[PROMPT]
From the records below, extract only the lines running from the line with "pair('guy_toggle', guyToggle(), 'toggle', 0.35);" to the line with "from mathutils import Matrix, Vector", both lines included, reproducing them exactly.

[INFORMATION GIVEN]
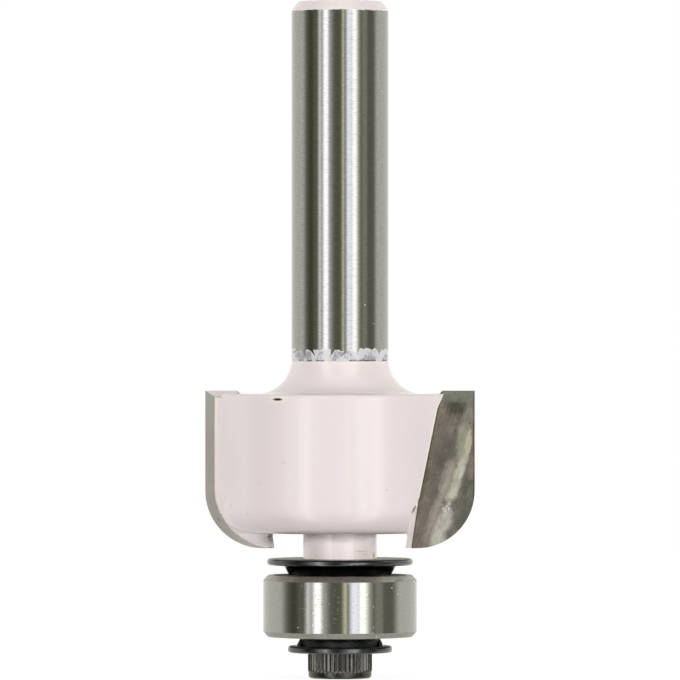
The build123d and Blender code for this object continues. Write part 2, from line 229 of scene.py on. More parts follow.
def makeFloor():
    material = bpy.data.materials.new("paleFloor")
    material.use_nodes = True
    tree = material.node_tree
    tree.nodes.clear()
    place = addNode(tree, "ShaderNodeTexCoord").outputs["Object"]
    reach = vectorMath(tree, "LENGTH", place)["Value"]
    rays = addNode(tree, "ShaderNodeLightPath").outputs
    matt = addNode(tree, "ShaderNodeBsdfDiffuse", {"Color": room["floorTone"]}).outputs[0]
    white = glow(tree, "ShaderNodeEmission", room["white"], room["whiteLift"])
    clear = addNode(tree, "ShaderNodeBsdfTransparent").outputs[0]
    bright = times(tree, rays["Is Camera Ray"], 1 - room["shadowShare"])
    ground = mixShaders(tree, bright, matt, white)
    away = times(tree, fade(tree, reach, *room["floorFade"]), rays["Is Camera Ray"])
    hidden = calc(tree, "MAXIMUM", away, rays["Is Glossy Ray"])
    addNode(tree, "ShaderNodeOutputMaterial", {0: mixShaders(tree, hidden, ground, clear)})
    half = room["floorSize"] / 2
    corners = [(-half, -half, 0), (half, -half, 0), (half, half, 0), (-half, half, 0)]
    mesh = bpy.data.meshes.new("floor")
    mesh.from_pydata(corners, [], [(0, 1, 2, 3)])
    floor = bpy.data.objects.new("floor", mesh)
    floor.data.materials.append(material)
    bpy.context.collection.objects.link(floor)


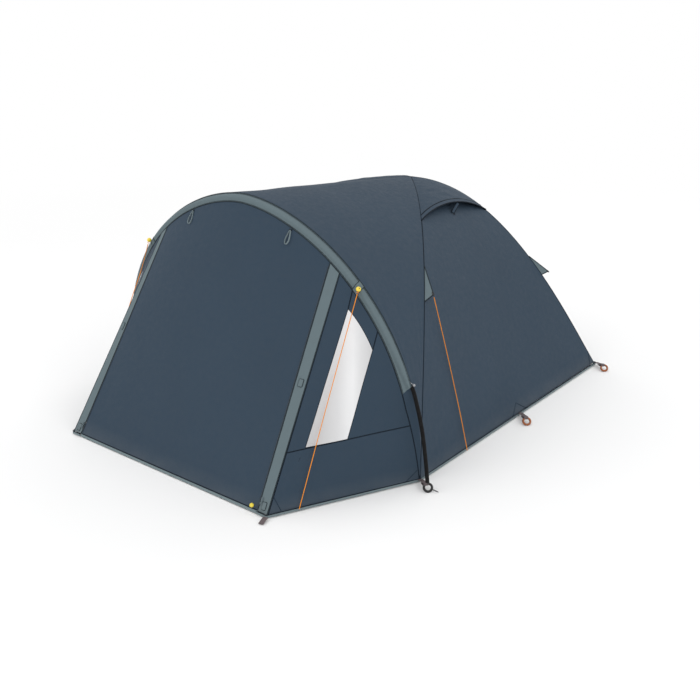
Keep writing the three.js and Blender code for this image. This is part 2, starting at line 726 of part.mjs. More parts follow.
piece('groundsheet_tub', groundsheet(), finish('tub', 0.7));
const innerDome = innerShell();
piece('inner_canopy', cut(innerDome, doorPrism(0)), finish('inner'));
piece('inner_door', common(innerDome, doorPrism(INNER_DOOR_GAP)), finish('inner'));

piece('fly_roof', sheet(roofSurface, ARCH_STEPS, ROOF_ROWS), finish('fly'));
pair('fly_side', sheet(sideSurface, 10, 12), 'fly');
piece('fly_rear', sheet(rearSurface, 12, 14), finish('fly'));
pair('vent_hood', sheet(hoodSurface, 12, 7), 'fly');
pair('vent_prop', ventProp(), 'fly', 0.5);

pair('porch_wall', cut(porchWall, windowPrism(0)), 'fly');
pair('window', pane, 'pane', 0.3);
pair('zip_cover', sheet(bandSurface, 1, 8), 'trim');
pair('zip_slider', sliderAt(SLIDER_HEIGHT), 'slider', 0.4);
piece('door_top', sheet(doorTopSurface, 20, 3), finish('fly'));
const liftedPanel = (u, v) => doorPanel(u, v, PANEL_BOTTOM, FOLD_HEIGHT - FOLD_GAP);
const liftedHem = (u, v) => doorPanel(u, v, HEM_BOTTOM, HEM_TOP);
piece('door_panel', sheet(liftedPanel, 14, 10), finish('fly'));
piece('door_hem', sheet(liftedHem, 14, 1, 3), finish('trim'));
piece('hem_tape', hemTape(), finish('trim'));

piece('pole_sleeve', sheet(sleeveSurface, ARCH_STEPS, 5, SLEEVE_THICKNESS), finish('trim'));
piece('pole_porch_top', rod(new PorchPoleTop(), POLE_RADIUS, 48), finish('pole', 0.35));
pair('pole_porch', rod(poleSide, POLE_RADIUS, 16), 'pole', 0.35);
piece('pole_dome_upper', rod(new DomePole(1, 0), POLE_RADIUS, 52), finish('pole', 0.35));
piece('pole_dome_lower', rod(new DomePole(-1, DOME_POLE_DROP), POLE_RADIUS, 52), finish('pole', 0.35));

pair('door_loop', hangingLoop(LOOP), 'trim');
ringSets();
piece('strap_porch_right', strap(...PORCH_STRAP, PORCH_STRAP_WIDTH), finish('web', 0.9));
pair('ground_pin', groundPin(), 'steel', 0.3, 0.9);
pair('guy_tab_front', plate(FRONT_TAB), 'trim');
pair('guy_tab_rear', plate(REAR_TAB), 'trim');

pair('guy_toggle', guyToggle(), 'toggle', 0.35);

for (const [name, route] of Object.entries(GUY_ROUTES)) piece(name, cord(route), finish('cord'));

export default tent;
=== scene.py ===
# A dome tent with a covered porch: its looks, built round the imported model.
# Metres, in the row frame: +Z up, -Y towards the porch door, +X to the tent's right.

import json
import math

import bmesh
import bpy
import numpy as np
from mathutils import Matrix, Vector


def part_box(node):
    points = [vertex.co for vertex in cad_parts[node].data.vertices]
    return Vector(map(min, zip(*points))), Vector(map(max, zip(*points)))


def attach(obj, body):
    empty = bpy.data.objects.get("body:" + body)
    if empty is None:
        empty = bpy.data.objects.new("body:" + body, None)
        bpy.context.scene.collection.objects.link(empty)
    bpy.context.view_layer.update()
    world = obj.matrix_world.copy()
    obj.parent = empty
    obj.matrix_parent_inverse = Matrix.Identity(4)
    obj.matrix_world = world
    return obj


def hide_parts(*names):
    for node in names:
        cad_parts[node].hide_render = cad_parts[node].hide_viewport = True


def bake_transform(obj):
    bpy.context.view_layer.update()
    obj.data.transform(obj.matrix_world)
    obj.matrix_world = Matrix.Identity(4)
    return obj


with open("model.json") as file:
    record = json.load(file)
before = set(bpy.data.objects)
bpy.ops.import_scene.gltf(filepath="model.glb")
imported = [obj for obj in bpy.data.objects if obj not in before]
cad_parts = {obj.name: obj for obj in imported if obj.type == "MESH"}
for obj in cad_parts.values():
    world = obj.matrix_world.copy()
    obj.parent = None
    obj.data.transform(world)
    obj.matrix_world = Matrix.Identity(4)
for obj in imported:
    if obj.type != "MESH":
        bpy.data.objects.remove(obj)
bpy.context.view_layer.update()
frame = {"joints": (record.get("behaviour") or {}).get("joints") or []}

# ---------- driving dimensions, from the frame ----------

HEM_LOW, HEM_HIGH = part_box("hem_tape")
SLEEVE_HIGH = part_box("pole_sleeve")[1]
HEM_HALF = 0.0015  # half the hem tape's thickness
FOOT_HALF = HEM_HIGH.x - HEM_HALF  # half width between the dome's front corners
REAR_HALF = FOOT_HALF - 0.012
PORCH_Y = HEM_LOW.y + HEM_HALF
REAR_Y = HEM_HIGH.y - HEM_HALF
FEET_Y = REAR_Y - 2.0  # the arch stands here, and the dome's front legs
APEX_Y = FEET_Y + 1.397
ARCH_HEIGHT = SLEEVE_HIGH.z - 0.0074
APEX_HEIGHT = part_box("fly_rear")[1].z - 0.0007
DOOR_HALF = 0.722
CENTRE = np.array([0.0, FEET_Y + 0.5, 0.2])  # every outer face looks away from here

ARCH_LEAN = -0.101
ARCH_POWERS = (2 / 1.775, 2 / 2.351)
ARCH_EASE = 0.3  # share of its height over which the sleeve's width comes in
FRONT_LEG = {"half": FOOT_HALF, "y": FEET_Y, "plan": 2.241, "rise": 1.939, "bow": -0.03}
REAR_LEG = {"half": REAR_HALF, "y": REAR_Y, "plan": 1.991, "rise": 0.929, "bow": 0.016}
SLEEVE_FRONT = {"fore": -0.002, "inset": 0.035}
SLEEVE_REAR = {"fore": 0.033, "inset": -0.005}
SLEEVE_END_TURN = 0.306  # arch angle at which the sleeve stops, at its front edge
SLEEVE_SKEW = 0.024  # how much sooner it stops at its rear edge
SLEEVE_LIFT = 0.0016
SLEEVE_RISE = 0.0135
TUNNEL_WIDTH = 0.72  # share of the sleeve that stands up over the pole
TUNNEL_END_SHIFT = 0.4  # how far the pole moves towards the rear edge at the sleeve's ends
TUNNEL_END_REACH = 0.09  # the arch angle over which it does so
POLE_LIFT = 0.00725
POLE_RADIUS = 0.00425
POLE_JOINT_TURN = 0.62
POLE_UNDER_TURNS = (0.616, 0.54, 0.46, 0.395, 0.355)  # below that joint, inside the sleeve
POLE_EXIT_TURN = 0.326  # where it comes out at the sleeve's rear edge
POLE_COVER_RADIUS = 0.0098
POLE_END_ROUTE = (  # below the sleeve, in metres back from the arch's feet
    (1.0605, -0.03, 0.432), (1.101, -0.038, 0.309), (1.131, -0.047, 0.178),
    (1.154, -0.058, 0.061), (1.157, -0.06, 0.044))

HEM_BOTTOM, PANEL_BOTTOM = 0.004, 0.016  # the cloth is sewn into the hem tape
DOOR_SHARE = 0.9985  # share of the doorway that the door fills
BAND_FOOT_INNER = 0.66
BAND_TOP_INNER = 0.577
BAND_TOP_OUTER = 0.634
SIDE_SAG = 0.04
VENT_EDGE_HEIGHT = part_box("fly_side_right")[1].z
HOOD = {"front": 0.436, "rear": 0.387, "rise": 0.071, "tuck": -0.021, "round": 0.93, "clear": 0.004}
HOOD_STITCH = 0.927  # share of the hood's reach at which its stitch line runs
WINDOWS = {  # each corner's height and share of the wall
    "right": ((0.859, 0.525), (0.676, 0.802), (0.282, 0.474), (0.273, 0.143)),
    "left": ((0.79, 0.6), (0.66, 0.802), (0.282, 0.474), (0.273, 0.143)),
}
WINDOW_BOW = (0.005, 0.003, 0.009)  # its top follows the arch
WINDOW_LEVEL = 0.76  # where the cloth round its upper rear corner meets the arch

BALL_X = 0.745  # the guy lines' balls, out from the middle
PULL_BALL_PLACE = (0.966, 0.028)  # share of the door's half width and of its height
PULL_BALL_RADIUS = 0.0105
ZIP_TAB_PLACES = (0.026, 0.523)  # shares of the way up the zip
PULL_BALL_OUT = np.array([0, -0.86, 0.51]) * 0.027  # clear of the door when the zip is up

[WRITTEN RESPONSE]
pair('guy_toggle', guyToggle(), 'toggle', 0.35);

for (const [name, route] of Object.entries(GUY_ROUTES)) piece(name, cord(route), finish('cord'));

export default tent;
=== scene.py ===
# A dome tent with a covered porch: its looks, built round the imported model.
# Metres, in the row frame: +Z up, -Y towards the porch door, +X to the tent's right.

import json
import math

import bmesh
import bpy
import numpy as np
from mathutils import Matrix, Vector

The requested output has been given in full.